Just to be completely crystal clear, nobody is talking about "a byte
representing a character."
Go even recently introduced a name for the type which represents a
Unicode character: rune, which is a 32-bit signed integer. And Go does
in fact support using []rune to represent a string of Unicode
characters, if you feel uncomfortable using UTF-8 and []byte.
Ian
We're not.
Can you show us a specific problem you've actually got? I'm feeling
rather ungrounded.
(You have read the Go spec, yes?)
Hi there,
There is a lot of terminology mixed up here, I used the word class -
you don't have classes in go-lang, ok thats fine but you know what I
mean. I said that go-lang types are mutable, you said that types don't
mutate, well I know that, but do you know what I mean without me
having to be very specifically correct in the terminology. Instances
(variable values) of types can be mutable and I wanted to know
originally which types allow instances of those to be mutable. In
particular the string type doesn't allow instances of the string to be
mutable.
A string value is immutable specifically because it is of the type
string and how it is defined in the spec and how it is implemented in
the go language, so my question was back at stackoverflow "Which types
are mutable and immutable in the Google Go Language?". Which of
course, is a wrong question because types are not mutable, but
everyone understands that. If I said string class, you know I am
referring to string type. This is really just terminology, since you
don't have a class - you have types - then you already know what I
mean.
So, you are correct - about the terminology, but I think a lot of what
you said is correcting my terminology within the go-language context
and that we are talking about the same concepts.
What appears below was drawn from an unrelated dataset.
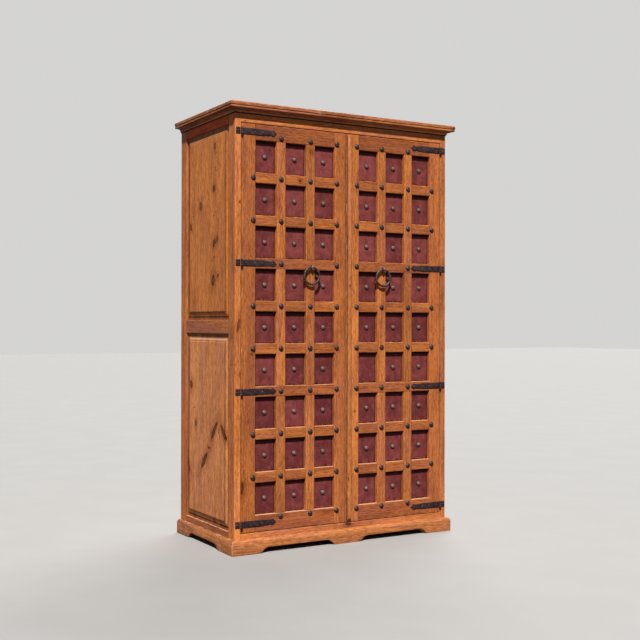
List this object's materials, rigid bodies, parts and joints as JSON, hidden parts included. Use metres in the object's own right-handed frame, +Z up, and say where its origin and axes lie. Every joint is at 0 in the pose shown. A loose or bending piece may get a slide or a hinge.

that's not a problem. each time you append a character,
you can append more than one byte.
for example, here's some code that takes an array
of strings and concatenates them, separated by smiling faces:
import "bytes"
func smileys(a []string) string {
var b bytes.Buffer
for _, s := range a {
b.WriteString(s)
b.WriteRune('☺')
}
return b.String()
}
here's some code that does the same thing but using
a byte slice (requires weekly Go version for byte-slice string appending):
func smileys(a []string) string {
var b []byte
sep := []byte("☺")
for _, s := range a {
b = append(b, s...)
b = append(b, "☺"...)
}
return string(b)
}
> A lot of people said use byte buffer. I assume a byte means 8 bits.
>
> Just go back through the thread - I havn't listed them all.
>
> 1.Instead of using a string builder, you can either use (1) a byte
> slice and
> append, or (2) a bytes.Buffer. T
>
> 2. Use a bytes.Buffer to avoid that problem if you are going to
> generate large strings.
>
> 3. Like tux21b wrote: you can either use a byte slice and append, or a
> bytes.Buffer.
>
> 4. think you are using a different vocabulary than Philip. For
> example,
> he asked "how can I do mutable update to strings in a loop?". This
> most likely means to mutate the content of a string. Since this is
> impossible in Go, the code has to use []byte.
1. Please consider that we know what we are talking about.
2. Please reread earlier messages until they make sense.
3. If you still have questions, please ask specific questions, ideally
with code examples, rather than general questions using unclear
vocabulary.
Thanks.
Ian
>
> The problem is:
>
> 1. In the go spec it says the size of a byte is 8 bits, at the bottom
> of the spec.
> http://golang.org/doc/go_spec.html
>
> type size in bytes
> byte, uint8, int8 1
>
> 2. People in this thread said to use a byte buffer when doing string
> appending (in response to my complaint about potential garbage
> collection problems in a loop).
>
> 3. UTF-8 string chars can be between 2 to 4 bytes in length.
Yes. And these 2 to 4 8-bit bytes will be stored as 2 to 4 8-bit bytes in the bytes.Buffer, the same way they're stored as 2 to 4 8-bit bytes in a string, so UTF-8 doesn't care. It's not like there are variable sized elements in the string that you're trying to fit into fixed sized 8-bit containers. Both types have fixed size 8-bit elements and leave it up to the encoding to group them into runes.
PS - Rob Pike wrote the first implementation of UTF-8 along with the encoding's inventor, Ken Thompson ;)
1. In the go spec it says the size of a byte is 8 bits, at the bottom
of the spec.
http://golang.org/doc/go_spec.html
type size in bytes
byte, uint8, int8 1
2. People in this thread said to use a byte buffer when doing string
appending (in response to my complaint about potential garbage
collection problems in a loop).
3. UTF-8 string chars can be between 2 to 4 bytes in length.
the notion that characters might be two bytes could be very detrimental to their Go understanding.